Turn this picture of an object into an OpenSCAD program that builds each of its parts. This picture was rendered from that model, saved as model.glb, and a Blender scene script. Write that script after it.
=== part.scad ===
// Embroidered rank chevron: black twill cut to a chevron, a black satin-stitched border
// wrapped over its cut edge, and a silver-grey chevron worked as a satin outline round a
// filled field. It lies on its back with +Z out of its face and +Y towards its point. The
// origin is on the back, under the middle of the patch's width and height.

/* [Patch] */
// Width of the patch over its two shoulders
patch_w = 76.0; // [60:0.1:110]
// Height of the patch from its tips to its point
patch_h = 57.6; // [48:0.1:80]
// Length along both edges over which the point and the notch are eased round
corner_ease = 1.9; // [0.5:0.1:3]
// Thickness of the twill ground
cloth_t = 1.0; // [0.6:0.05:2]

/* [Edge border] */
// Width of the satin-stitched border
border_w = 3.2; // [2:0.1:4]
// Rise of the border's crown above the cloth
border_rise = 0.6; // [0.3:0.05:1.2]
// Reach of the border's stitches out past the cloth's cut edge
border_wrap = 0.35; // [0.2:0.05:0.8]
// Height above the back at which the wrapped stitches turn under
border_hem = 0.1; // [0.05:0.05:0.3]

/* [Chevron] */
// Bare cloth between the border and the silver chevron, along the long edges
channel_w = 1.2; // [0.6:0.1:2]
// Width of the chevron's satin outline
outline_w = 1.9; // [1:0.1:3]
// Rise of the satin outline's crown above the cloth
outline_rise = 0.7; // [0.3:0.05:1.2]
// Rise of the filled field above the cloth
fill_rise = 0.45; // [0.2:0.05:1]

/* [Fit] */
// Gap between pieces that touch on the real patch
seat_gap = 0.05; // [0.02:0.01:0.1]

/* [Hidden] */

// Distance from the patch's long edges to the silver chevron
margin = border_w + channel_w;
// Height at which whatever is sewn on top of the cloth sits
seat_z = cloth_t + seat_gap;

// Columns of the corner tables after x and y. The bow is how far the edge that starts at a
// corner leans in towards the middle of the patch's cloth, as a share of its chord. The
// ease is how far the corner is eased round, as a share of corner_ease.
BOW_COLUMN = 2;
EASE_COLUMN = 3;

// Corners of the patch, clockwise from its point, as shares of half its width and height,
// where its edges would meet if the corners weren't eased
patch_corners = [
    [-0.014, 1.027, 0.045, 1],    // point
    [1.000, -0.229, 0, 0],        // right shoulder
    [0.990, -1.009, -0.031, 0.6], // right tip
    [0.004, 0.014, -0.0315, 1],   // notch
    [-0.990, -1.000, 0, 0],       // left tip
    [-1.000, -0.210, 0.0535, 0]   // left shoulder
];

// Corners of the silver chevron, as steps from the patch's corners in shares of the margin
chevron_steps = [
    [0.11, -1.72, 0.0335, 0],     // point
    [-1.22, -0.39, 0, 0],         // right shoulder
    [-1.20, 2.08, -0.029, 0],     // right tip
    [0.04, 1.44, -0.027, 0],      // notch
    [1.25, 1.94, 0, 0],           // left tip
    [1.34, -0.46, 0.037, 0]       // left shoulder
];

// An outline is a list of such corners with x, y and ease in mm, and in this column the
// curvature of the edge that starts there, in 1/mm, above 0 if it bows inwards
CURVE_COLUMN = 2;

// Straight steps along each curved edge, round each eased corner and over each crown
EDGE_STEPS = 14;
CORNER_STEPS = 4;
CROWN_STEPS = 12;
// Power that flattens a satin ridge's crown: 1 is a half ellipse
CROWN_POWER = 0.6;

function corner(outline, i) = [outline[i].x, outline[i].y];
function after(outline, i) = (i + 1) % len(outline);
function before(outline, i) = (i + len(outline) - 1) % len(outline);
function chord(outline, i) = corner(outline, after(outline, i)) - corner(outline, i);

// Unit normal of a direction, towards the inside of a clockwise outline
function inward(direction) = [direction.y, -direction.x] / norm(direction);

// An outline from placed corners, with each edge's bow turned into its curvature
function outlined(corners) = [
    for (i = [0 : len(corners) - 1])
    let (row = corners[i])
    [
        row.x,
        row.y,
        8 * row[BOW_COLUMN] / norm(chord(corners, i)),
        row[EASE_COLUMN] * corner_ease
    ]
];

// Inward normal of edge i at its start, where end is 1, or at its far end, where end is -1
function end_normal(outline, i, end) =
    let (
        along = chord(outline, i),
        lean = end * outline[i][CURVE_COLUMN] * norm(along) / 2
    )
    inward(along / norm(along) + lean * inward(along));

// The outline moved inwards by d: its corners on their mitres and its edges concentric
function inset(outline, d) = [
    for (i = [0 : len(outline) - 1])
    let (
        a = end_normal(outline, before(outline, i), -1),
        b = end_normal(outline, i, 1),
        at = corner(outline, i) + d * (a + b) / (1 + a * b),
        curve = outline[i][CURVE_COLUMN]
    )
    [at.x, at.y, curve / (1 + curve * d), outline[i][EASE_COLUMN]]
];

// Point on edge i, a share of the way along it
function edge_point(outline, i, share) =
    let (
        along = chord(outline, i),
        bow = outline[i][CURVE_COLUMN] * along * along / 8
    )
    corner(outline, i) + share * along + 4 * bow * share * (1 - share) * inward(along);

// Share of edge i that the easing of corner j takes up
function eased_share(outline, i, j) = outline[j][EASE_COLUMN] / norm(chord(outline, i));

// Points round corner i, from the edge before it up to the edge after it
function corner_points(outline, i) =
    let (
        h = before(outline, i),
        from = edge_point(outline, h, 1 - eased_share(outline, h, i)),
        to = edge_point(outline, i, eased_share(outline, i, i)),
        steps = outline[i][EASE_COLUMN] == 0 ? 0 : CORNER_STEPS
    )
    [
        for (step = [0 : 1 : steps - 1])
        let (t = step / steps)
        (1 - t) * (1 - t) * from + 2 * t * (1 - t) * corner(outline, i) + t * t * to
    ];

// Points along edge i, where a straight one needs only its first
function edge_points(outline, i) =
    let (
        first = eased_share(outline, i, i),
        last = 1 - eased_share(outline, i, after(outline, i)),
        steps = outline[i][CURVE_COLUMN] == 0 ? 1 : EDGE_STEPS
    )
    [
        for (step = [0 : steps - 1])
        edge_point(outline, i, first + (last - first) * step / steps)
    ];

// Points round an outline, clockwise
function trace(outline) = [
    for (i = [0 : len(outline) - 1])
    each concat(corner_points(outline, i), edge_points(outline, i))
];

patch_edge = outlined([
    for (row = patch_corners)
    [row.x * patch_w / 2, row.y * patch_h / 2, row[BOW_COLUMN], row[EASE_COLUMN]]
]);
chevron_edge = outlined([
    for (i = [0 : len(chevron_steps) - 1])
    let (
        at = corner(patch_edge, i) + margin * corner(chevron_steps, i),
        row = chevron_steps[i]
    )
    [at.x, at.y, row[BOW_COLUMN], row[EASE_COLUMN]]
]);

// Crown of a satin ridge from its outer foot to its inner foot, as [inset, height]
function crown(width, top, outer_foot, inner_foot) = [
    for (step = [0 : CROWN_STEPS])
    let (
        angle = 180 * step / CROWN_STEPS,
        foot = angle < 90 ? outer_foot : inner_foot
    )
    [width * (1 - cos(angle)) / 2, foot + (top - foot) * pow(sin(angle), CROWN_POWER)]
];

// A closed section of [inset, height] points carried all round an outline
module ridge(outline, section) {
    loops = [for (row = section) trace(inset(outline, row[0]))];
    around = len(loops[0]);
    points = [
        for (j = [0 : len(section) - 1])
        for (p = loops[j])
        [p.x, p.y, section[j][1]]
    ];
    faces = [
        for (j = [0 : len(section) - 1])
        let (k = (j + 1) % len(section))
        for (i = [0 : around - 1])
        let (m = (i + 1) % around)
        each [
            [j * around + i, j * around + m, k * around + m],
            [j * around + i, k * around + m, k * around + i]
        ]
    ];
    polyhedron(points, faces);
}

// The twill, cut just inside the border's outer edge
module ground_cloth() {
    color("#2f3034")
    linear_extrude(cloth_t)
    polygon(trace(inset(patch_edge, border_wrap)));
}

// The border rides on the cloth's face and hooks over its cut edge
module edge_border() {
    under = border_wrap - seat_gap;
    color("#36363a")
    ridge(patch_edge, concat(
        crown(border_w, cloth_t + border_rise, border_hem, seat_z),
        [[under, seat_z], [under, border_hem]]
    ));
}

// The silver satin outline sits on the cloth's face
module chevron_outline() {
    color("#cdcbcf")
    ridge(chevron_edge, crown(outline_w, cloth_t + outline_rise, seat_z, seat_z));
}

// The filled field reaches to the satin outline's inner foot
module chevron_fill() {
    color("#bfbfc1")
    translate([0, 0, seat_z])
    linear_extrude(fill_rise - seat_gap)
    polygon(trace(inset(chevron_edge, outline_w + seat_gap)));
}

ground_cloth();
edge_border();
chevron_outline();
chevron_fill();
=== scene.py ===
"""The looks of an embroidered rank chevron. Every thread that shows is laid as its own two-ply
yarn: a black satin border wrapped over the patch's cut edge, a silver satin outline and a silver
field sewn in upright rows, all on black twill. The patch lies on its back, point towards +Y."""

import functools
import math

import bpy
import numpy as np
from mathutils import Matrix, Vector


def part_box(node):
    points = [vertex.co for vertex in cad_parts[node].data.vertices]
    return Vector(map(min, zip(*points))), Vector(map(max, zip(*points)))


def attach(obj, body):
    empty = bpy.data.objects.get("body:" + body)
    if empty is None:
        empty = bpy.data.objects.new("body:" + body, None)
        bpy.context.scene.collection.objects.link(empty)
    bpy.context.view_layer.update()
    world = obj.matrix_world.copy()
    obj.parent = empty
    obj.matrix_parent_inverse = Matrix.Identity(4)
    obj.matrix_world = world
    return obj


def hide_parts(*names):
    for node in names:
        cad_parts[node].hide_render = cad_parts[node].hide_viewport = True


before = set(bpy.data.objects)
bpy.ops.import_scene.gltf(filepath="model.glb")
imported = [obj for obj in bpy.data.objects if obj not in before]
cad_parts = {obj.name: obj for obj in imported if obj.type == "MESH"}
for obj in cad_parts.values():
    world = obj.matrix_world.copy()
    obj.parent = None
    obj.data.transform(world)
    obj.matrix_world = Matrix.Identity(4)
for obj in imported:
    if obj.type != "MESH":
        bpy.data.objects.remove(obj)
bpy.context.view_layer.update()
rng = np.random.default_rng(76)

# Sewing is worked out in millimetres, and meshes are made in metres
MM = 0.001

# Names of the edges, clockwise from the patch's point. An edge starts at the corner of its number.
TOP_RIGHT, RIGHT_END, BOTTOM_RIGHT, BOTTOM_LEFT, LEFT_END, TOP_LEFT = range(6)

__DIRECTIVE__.
Exactly reproduce the stretch from the line with "hooks over its cut edge" through the line with "before = set(bpy.data.objects)", including both ends and nothing else.

__EXERCISE RESPONSE__.
// The border rides on the cloth's face and hooks over its cut edge
module edge_border() {
    under = border_wrap - seat_gap;
    color("#36363a")
    ridge(patch_edge, concat(
        crown(border_w, cloth_t + border_rise, border_hem, seat_z),
        [[under, seat_z], [under, border_hem]]
    ));
}

// The silver satin outline sits on the cloth's face
module chevron_outline() {
    color("#cdcbcf")
    ridge(chevron_edge, crown(outline_w, cloth_t + outline_rise, seat_z, seat_z));
}

// The filled field reaches to the satin outline's inner foot
module chevron_fill() {
    color("#bfbfc1")
    translate([0, 0, seat_z])
    linear_extrude(fill_rise - seat_gap)
    polygon(trace(inset(chevron_edge, outline_w + seat_gap)));
}

ground_cloth();
edge_border();
chevron_outline();
chevron_fill();
=== scene.py ===
"""The looks of an embroidered rank chevron. Every thread that shows is laid as its own two-ply
yarn: a black satin border wrapped over the patch's cut edge, a silver satin outline and a silver
field sewn in upright rows, all on black twill. The patch lies on its back, point towards +Y."""

import functools
import math

import bpy
import numpy as np
from mathutils import Matrix, Vector


def part_box(node):
    points = [vertex.co for vertex in cad_parts[node].data.vertices]
    return Vector(map(min, zip(*points))), Vector(map(max, zip(*points)))


def attach(obj, body):
    empty = bpy.data.objects.get("body:" + body)
    if empty is None:
        empty = bpy.data.objects.new("body:" + body, None)
        bpy.context.scene.collection.objects.link(empty)
    bpy.context.view_layer.update()
    world = obj.matrix_world.copy()
    obj.parent = empty
    obj.matrix_parent_inverse = Matrix.Identity(4)
    obj.matrix_world = world
    return obj


def hide_parts(*names):
    for node in names:
        cad_parts[node].hide_render = cad_parts[node].hide_viewport = True


before = set(bpy.data.objects)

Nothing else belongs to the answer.